Exercise goal: Copy every line that holds "part".
★ ★ ★
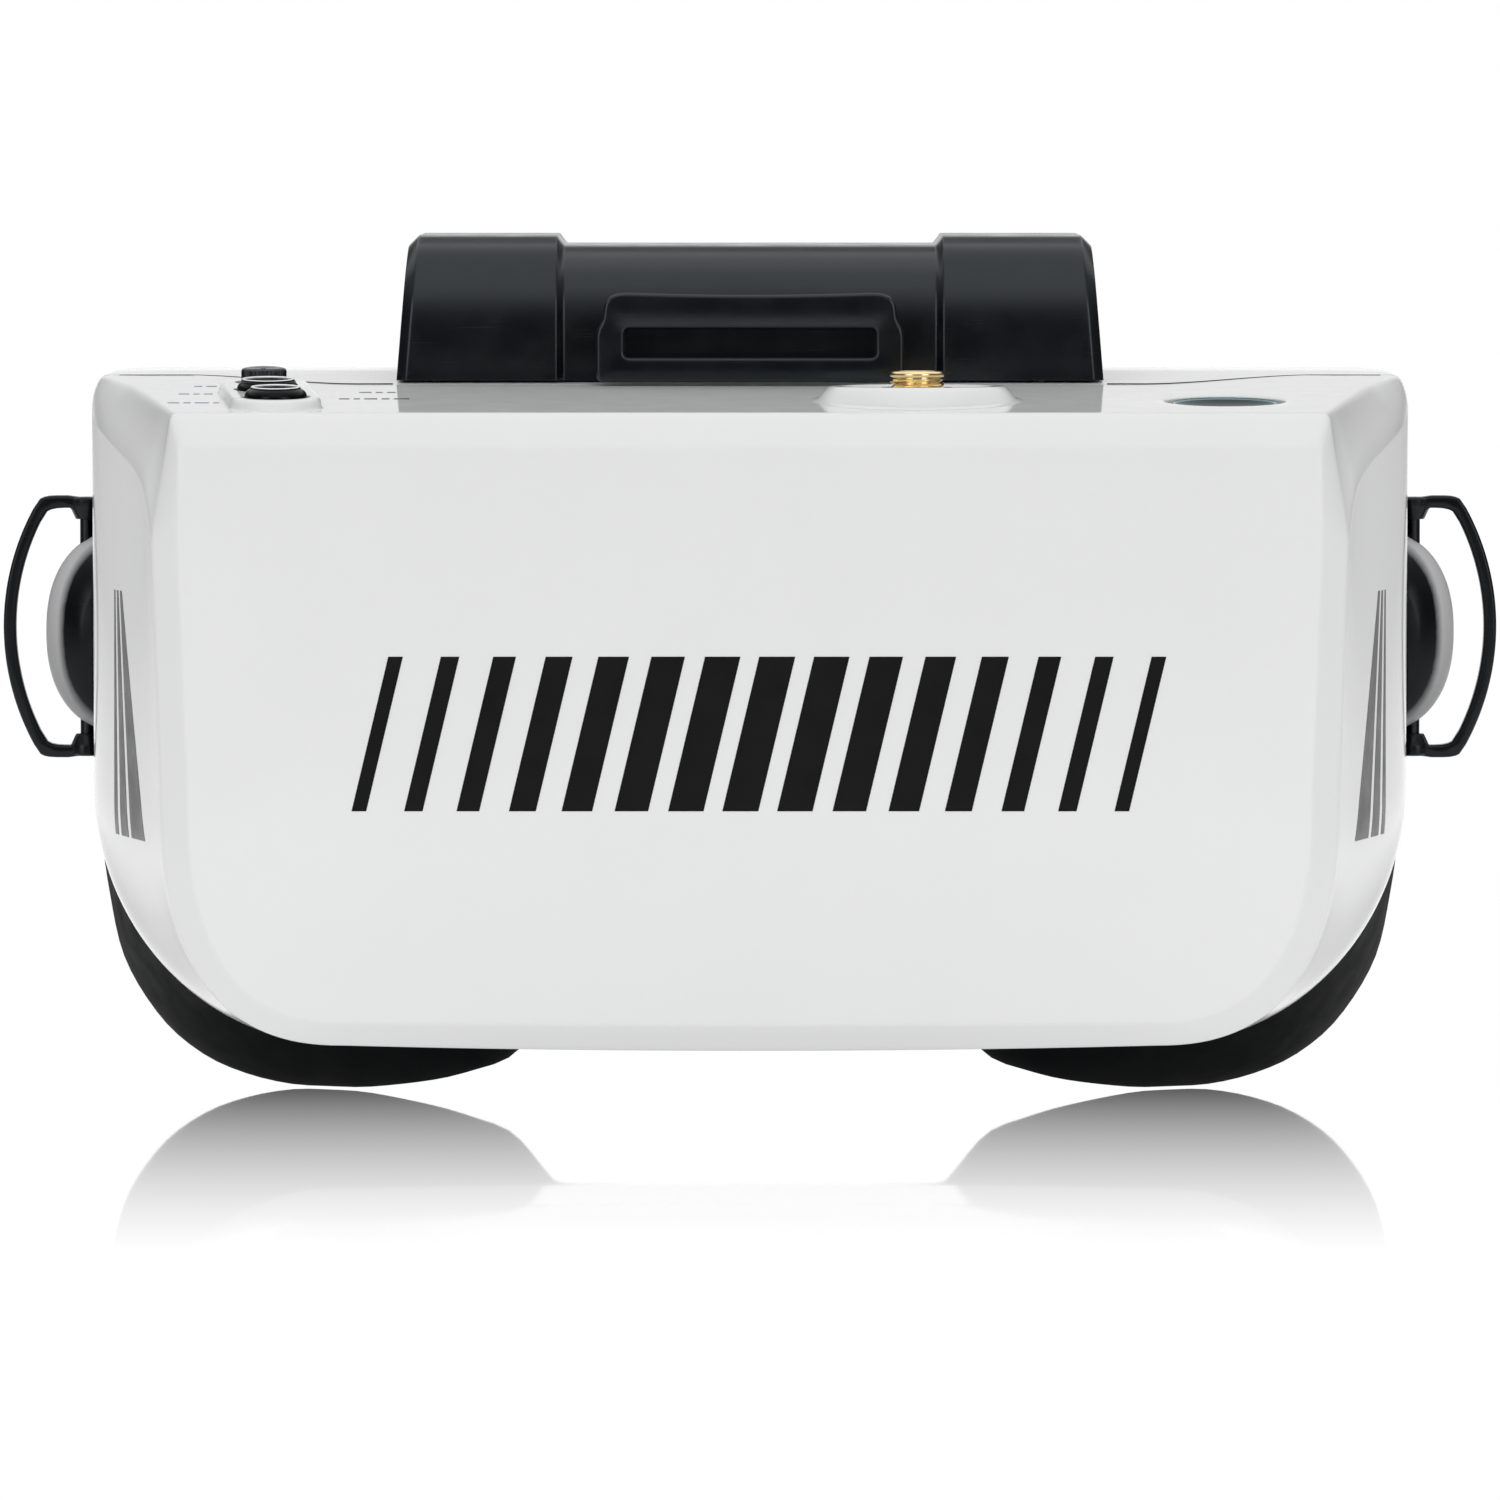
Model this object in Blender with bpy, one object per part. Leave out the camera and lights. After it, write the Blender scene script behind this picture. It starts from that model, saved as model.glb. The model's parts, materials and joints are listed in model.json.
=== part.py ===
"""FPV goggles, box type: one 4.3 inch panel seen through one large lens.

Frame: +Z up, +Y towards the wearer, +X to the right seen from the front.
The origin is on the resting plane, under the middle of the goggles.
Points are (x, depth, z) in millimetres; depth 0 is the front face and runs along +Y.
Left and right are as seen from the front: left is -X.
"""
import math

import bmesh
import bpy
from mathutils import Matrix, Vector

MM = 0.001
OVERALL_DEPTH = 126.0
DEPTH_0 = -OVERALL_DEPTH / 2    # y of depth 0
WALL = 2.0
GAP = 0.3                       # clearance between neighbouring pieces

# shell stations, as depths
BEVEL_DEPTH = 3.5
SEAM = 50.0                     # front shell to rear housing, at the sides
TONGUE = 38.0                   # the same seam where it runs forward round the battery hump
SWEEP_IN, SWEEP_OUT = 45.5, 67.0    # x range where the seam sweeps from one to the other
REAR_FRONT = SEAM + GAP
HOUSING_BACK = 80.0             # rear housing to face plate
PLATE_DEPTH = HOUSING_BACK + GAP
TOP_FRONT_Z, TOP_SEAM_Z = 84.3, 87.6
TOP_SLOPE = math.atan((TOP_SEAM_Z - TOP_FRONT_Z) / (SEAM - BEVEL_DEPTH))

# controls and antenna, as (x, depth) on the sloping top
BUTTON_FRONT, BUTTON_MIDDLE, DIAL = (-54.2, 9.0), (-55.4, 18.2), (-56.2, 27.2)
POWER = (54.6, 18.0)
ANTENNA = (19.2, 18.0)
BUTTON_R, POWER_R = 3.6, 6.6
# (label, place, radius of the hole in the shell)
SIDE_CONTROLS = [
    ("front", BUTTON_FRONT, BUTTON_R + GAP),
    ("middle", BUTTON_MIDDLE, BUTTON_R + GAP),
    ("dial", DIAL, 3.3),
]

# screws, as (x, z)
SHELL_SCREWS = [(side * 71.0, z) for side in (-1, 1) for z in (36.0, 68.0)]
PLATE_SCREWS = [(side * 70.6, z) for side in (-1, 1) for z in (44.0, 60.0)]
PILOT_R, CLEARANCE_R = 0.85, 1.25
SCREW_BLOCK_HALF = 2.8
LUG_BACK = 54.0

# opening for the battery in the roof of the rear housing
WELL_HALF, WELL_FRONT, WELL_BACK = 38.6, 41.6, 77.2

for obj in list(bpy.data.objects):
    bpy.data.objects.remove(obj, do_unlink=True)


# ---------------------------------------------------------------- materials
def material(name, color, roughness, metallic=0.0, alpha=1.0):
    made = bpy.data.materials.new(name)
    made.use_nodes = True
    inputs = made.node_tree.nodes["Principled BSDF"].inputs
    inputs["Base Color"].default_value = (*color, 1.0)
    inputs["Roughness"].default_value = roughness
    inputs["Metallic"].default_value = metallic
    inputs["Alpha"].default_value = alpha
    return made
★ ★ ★
Task answer:
Model this object in Blender with bpy, one object per part. Leave out the camera and lights. After it, write the Blender scene script behind this picture. It starts from that model, saved as model.glb. The model's parts, materials and joints are listed in model.json.
=== part.py ===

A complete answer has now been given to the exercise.